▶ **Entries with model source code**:
---------------

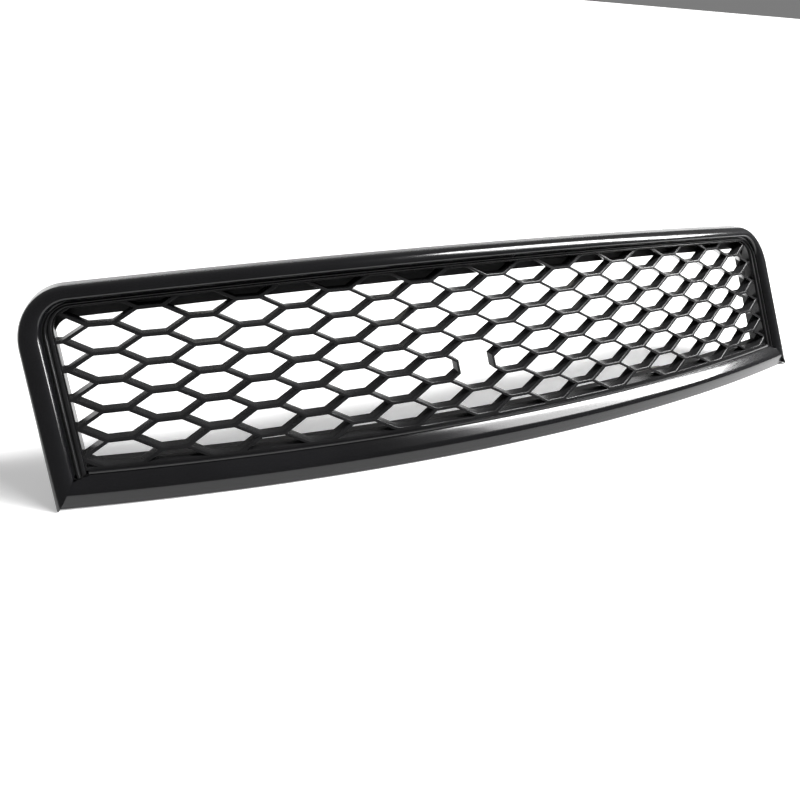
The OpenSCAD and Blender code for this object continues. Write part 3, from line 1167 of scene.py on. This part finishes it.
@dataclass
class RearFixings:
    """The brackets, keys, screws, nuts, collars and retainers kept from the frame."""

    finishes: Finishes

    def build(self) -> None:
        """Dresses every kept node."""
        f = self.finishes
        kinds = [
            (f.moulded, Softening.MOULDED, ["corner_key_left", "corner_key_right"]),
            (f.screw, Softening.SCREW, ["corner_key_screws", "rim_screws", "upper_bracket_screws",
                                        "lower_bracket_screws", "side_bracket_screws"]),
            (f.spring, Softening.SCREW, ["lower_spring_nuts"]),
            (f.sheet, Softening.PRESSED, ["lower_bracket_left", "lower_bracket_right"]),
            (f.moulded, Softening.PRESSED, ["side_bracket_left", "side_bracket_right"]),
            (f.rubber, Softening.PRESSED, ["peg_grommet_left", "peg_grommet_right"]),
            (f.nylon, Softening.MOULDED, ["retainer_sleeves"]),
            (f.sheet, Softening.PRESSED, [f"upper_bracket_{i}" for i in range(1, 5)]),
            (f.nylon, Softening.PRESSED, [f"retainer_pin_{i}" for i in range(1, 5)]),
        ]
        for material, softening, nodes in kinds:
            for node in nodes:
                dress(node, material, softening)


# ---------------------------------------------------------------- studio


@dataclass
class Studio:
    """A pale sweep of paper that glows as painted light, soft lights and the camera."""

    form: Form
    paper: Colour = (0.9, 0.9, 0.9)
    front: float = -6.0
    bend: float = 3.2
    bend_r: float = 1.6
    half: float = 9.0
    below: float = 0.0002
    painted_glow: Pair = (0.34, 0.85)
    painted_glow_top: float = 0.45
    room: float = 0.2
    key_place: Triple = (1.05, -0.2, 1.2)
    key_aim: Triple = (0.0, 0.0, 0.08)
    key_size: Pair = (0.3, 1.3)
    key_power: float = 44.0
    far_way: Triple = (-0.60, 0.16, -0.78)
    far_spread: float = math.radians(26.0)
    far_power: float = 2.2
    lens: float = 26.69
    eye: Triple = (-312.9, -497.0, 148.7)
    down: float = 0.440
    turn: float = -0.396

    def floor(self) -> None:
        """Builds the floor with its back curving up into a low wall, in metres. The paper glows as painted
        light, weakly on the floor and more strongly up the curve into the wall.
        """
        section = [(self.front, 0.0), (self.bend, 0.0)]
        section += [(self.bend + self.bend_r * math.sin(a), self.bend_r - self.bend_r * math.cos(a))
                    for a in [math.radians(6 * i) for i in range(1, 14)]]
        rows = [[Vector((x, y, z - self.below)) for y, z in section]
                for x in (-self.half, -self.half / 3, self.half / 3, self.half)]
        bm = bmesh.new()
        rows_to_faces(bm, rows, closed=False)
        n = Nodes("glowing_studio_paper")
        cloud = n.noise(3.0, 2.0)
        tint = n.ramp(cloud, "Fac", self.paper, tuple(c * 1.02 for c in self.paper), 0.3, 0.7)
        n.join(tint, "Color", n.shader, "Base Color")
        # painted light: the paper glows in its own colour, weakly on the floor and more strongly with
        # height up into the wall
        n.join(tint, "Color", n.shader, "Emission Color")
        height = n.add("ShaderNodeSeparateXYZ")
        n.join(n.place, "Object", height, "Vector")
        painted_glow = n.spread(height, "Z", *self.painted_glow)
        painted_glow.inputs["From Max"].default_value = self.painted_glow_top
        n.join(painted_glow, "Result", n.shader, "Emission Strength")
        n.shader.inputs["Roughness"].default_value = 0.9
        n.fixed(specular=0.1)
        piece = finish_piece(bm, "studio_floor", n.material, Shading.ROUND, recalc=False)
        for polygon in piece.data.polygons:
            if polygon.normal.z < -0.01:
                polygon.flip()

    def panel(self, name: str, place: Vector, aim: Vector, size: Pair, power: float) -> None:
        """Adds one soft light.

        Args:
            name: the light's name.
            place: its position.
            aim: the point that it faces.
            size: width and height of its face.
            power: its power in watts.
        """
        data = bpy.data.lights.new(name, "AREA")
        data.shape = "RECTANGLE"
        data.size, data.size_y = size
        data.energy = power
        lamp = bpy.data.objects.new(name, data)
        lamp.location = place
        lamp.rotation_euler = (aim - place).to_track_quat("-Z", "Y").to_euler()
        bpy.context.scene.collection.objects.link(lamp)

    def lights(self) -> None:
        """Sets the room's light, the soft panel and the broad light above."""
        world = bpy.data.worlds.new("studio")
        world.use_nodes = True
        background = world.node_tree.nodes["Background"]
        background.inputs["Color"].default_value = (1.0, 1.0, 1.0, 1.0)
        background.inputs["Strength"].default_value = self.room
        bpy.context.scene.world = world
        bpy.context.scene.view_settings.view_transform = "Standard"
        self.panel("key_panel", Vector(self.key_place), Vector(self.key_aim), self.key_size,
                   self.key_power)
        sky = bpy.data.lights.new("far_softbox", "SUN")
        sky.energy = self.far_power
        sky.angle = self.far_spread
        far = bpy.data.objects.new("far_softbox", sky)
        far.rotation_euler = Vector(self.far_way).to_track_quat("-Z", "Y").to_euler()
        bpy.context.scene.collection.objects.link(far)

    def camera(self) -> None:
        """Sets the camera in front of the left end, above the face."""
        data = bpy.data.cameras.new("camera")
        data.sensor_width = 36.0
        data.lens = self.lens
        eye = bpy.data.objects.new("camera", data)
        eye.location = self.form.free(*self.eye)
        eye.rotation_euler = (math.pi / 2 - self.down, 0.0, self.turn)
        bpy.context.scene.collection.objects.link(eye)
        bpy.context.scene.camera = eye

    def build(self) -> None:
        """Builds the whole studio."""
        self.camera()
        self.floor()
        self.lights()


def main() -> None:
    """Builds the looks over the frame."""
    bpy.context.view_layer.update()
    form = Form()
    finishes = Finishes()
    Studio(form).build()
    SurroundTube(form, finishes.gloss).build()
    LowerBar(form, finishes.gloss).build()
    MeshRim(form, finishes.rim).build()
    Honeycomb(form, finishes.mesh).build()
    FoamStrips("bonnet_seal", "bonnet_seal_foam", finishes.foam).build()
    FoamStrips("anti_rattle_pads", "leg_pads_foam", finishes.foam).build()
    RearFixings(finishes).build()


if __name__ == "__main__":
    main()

---------------

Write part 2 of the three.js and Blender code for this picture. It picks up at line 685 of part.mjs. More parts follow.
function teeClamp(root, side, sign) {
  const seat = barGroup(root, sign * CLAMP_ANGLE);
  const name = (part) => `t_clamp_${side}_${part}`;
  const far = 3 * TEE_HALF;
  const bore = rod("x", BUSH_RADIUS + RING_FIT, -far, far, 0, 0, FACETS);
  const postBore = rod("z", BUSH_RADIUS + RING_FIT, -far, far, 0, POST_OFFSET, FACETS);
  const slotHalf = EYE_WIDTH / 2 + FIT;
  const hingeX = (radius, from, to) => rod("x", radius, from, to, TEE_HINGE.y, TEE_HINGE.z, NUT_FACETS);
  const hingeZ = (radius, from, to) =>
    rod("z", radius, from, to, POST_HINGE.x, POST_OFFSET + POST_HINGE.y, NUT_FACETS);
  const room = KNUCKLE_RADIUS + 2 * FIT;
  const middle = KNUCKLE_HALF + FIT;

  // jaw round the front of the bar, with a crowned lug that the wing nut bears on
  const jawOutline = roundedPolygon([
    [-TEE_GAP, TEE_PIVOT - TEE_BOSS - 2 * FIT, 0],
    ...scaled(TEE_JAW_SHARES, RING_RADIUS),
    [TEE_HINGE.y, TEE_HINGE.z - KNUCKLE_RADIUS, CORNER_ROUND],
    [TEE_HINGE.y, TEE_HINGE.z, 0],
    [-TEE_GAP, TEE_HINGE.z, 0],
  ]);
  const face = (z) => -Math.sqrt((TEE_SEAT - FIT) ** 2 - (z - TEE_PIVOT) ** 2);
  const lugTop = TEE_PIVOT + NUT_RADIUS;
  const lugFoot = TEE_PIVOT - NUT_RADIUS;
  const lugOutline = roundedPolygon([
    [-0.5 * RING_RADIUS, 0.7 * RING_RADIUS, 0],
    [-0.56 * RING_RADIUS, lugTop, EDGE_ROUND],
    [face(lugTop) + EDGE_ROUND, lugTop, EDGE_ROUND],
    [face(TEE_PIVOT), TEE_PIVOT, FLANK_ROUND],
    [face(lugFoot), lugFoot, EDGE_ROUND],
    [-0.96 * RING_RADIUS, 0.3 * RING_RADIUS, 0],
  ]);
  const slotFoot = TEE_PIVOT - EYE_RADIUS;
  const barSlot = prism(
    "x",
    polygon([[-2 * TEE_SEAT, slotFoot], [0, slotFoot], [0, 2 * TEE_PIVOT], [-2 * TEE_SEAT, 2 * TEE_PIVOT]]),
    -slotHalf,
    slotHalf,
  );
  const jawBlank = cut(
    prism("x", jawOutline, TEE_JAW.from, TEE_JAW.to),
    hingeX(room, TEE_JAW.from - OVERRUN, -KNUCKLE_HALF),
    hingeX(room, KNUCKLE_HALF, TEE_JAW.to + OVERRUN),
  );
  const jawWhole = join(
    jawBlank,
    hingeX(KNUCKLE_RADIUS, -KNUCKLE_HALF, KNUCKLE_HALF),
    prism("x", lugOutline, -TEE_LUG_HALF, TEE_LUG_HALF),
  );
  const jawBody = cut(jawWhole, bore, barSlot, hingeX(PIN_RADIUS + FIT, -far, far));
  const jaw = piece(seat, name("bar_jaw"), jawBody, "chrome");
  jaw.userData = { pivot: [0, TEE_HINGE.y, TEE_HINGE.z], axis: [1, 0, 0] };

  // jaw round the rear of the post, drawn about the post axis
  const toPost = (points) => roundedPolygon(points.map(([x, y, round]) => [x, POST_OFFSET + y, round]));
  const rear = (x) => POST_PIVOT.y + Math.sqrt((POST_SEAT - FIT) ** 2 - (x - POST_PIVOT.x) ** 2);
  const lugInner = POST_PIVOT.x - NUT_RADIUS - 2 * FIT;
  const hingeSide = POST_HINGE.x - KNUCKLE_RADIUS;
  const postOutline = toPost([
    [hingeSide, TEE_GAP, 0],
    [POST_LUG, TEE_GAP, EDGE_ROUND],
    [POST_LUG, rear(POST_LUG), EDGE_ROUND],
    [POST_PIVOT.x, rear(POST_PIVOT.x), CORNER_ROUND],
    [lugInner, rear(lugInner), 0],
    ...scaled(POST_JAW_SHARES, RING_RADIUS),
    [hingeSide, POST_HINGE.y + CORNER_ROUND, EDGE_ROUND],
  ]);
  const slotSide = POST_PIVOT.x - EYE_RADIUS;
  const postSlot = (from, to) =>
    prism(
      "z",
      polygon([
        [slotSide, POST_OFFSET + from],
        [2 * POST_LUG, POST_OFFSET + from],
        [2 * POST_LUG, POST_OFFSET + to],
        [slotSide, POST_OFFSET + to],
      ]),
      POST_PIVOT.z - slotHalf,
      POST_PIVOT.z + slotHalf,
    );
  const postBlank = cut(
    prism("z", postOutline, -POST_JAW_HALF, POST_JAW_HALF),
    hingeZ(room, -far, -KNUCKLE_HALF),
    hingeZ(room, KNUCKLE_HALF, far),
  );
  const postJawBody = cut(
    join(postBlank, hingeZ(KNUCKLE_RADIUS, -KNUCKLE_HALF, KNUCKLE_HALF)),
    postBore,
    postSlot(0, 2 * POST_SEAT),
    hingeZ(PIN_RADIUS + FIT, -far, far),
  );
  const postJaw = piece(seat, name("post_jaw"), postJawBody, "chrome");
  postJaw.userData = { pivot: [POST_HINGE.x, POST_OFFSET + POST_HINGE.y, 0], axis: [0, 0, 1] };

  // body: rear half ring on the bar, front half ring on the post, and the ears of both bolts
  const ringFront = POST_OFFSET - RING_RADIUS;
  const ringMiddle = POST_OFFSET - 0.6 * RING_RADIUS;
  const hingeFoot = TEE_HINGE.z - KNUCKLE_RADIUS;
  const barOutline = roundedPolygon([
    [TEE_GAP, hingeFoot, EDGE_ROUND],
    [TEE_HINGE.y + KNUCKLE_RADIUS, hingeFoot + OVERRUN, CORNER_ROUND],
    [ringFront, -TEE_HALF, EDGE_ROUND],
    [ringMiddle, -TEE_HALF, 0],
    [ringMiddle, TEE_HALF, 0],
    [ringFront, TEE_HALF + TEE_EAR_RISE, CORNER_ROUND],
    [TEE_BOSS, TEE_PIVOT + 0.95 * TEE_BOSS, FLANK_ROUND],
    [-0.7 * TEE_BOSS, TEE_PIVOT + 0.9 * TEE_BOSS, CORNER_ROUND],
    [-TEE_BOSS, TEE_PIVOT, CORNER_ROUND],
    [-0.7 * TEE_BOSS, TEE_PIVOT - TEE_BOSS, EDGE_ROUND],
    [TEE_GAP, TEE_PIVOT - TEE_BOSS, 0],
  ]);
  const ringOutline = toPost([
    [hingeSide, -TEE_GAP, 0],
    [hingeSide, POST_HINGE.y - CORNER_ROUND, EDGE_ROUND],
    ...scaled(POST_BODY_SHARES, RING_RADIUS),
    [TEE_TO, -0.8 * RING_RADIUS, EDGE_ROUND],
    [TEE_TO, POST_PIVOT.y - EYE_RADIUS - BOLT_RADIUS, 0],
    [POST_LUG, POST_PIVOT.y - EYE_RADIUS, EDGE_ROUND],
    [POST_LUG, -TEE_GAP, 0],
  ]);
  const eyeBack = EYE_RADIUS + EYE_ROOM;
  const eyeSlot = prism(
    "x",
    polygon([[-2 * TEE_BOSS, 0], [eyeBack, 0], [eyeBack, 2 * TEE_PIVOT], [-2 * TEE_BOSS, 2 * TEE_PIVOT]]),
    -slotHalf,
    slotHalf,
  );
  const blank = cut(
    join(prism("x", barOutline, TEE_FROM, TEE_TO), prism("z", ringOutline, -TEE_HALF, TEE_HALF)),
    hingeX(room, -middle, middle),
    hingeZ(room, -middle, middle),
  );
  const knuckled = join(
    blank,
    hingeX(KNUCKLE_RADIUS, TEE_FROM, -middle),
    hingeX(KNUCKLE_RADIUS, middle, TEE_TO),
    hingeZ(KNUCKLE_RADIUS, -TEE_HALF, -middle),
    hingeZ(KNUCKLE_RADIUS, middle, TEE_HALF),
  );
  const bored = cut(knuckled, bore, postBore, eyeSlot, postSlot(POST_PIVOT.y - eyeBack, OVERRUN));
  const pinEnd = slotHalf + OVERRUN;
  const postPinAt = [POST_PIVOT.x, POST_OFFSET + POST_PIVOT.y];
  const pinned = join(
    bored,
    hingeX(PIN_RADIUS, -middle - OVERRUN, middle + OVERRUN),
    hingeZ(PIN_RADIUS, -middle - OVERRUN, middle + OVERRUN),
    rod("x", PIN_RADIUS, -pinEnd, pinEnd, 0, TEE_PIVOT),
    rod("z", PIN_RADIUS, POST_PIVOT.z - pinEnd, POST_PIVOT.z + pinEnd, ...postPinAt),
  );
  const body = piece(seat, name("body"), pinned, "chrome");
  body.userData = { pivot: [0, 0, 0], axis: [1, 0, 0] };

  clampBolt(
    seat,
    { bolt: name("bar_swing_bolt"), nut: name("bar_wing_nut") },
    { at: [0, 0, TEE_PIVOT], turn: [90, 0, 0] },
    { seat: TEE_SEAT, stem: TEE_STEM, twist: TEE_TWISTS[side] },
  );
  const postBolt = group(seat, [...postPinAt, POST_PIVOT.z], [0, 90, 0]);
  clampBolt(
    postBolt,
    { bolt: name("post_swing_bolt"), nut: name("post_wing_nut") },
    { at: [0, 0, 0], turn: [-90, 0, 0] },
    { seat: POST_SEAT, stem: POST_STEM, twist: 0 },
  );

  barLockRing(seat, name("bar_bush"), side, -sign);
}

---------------

▶ **DESCRIPTION OF THE TASK**: In the listing above, find the line containing "The OpenSCAD and" and the line containing "finishes: Finishes", then repeat those two lines and everything between them exactly.

▶ **WRITTEN SOLUTION**:
The OpenSCAD and Blender code for this object continues. Write part 3, from line 1167 of scene.py on. This part finishes it.
@dataclass
class RearFixings:
    """The brackets, keys, screws, nuts, collars and retainers kept from the frame."""

    finishes: Finishes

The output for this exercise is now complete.